## GIVEN INSTRUCTION
Give the data again, word for word.

## STORED DATA
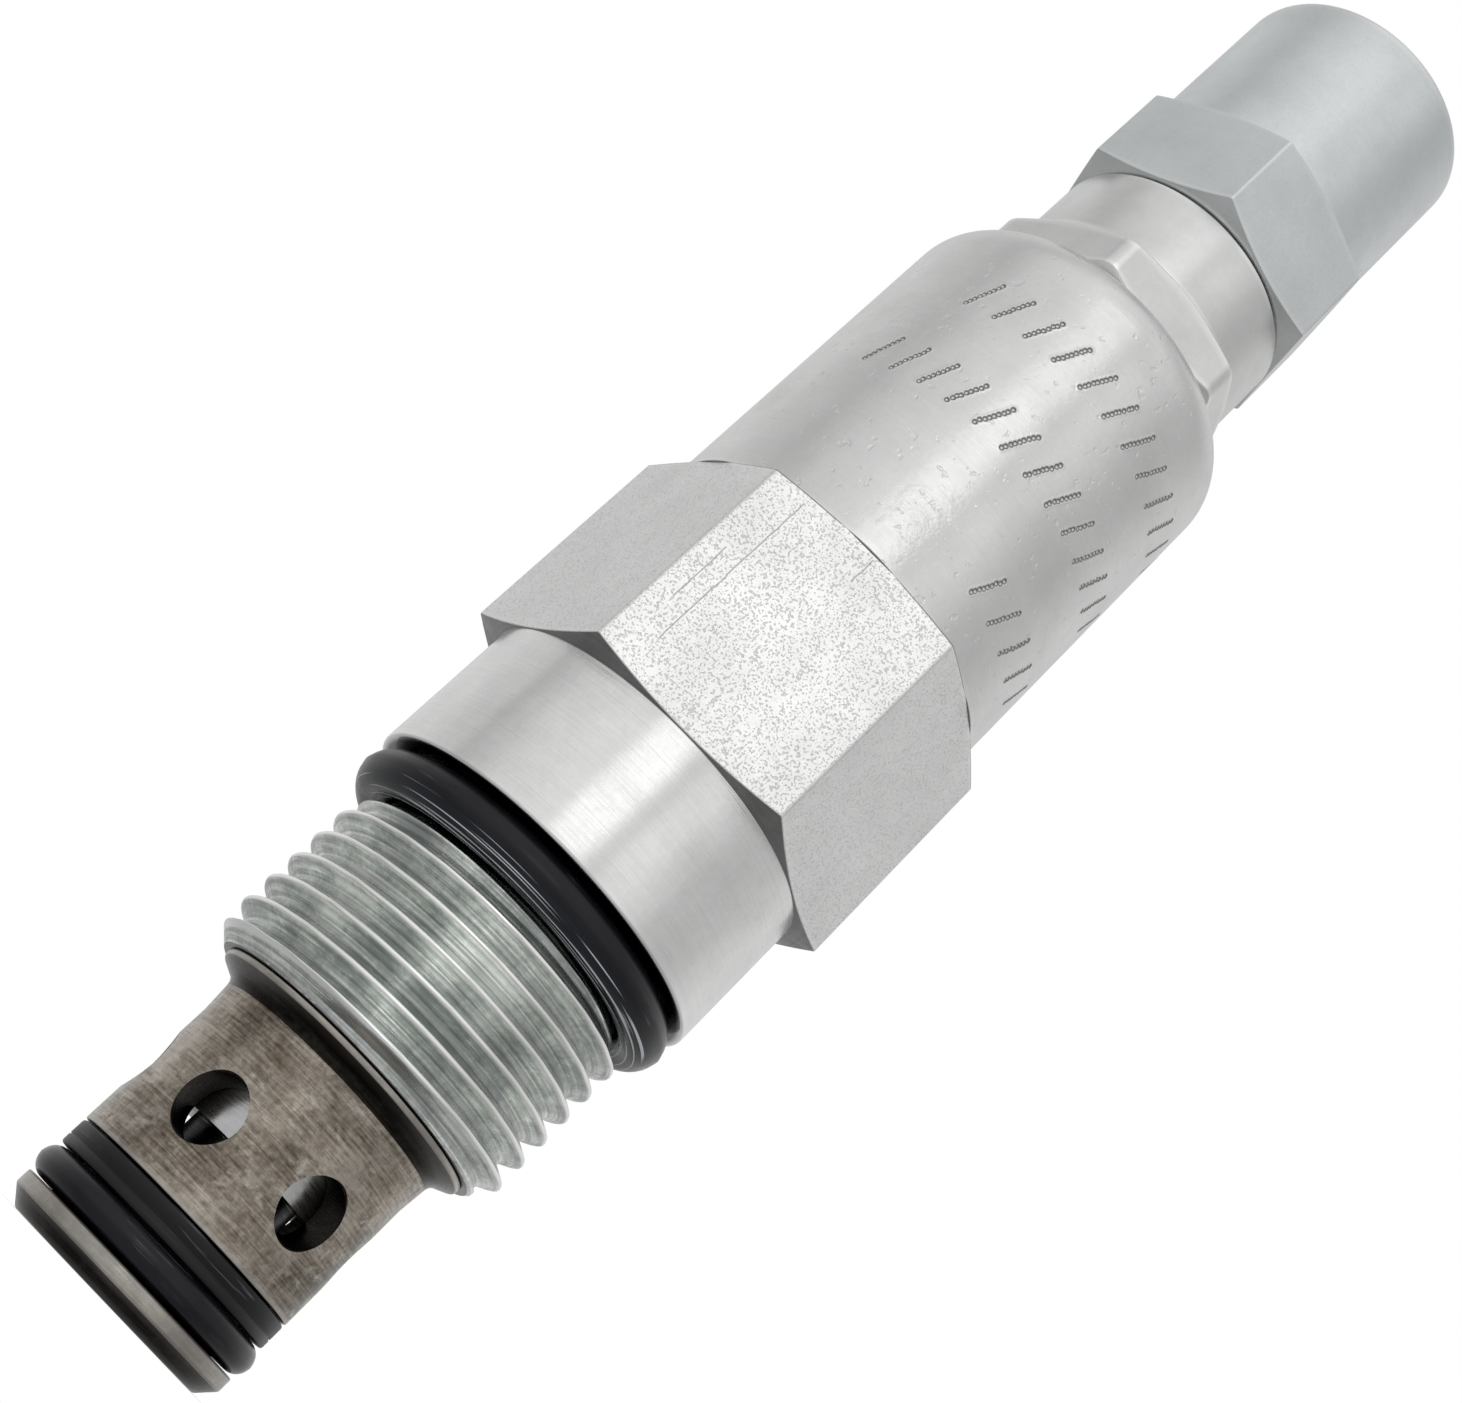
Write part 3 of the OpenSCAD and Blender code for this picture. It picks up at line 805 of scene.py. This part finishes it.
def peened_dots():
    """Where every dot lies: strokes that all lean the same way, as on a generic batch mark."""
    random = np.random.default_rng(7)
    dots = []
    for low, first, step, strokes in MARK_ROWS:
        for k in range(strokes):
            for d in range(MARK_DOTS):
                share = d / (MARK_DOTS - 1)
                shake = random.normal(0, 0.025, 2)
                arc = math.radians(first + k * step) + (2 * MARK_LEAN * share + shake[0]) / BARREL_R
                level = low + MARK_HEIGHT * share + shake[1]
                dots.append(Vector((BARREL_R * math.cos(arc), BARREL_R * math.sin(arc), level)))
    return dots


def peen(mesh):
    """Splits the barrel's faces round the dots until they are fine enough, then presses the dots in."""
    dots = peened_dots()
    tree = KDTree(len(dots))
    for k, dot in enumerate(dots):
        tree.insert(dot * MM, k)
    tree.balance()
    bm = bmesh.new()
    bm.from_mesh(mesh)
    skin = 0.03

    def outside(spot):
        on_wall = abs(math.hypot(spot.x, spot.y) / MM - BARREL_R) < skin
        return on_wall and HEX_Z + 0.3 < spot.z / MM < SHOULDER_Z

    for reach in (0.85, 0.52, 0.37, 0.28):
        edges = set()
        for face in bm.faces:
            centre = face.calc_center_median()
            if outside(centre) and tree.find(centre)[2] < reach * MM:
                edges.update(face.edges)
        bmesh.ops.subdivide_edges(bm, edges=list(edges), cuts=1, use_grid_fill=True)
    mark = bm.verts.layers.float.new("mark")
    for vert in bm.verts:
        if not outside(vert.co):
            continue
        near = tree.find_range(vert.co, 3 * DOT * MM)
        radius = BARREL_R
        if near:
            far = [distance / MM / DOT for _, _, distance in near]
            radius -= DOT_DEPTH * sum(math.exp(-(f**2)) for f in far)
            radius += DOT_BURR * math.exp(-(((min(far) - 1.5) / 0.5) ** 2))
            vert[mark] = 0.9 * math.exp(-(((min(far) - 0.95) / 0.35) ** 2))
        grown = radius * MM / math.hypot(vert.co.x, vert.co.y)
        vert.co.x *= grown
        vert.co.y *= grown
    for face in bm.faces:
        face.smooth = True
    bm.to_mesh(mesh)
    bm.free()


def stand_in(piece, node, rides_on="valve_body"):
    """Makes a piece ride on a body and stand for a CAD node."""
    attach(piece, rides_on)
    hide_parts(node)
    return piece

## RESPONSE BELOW
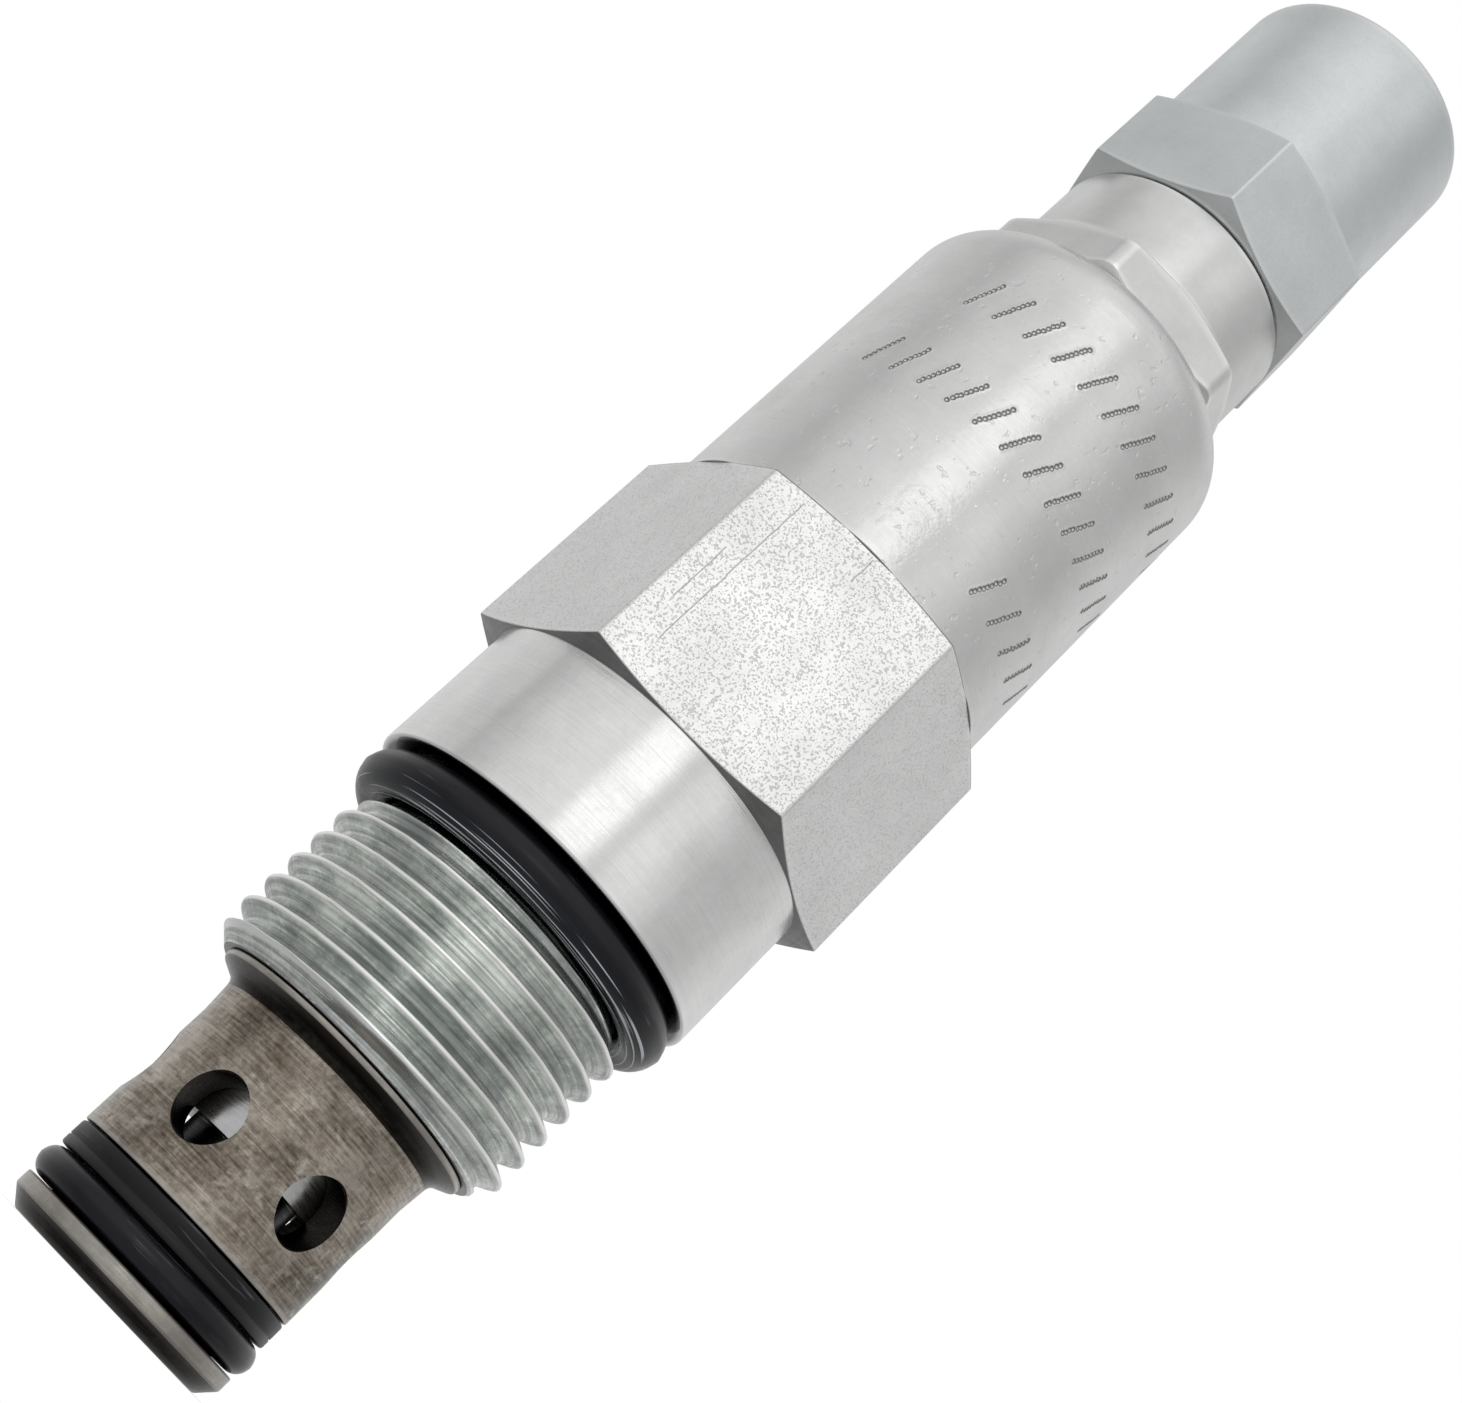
Write part 3 of the OpenSCAD and Blender code for this picture. It picks up at line 805 of scene.py. This part finishes it.
def peened_dots():
    """Where every dot lies: strokes that all lean the same way, as on a generic batch mark."""
    random = np.random.default_rng(7)
    dots = []
    for low, first, step, strokes in MARK_ROWS:
        for k in range(strokes):
            for d in range(MARK_DOTS):
                share = d / (MARK_DOTS - 1)
                shake = random.normal(0, 0.025, 2)
                arc = math.radians(first + k * step) + (2 * MARK_LEAN * share + shake[0]) / BARREL_R
                level = low + MARK_HEIGHT * share + shake[1]
                dots.append(Vector((BARREL_R * math.cos(arc), BARREL_R * math.sin(arc), level)))
    return dots


def peen(mesh):
    """Splits the barrel's faces round the dots until they are fine enough, then presses the dots in."""
    dots = peened_dots()
    tree = KDTree(len(dots))
    for k, dot in enumerate(dots):
        tree.insert(dot * MM, k)
    tree.balance()
    bm = bmesh.new()
    bm.from_mesh(mesh)
    skin = 0.03

    def outside(spot):
        on_wall = abs(math.hypot(spot.x, spot.y) / MM - BARREL_R) < skin
        return on_wall and HEX_Z + 0.3 < spot.z / MM < SHOULDER_Z

    for reach in (0.85, 0.52, 0.37, 0.28):
        edges = set()
        for face in bm.faces:
            centre = face.calc_center_median()
            if outside(centre) and tree.find(centre)[2] < reach * MM:
                edges.update(face.edges)
        bmesh.ops.subdivide_edges(bm, edges=list(edges), cuts=1, use_grid_fill=True)
    mark = bm.verts.layers.float.new("mark")
    for vert in bm.verts:
        if not outside(vert.co):
            continue
        near = tree.find_range(vert.co, 3 * DOT * MM)
        radius = BARREL_R
        if near:
            far = [distance / MM / DOT for _, _, distance in near]
            radius -= DOT_DEPTH * sum(math.exp(-(f**2)) for f in far)
            radius += DOT_BURR * math.exp(-(((min(far) - 1.5) / 0.5) ** 2))
            vert[mark] = 0.9 * math.exp(-(((min(far) - 0.95) / 0.35) ** 2))
        grown = radius * MM / math.hypot(vert.co.x, vert.co.y)
        vert.co.x *= grown
        vert.co.y *= grown
    for face in bm.faces:
        face.smooth = True
    bm.to_mesh(mesh)
    bm.free()


def stand_in(piece, node, rides_on="valve_body"):
    """Makes a piece ride on a body and stand for a CAD node."""
    attach(piece, rides_on)
    hide_parts(node)
    return piece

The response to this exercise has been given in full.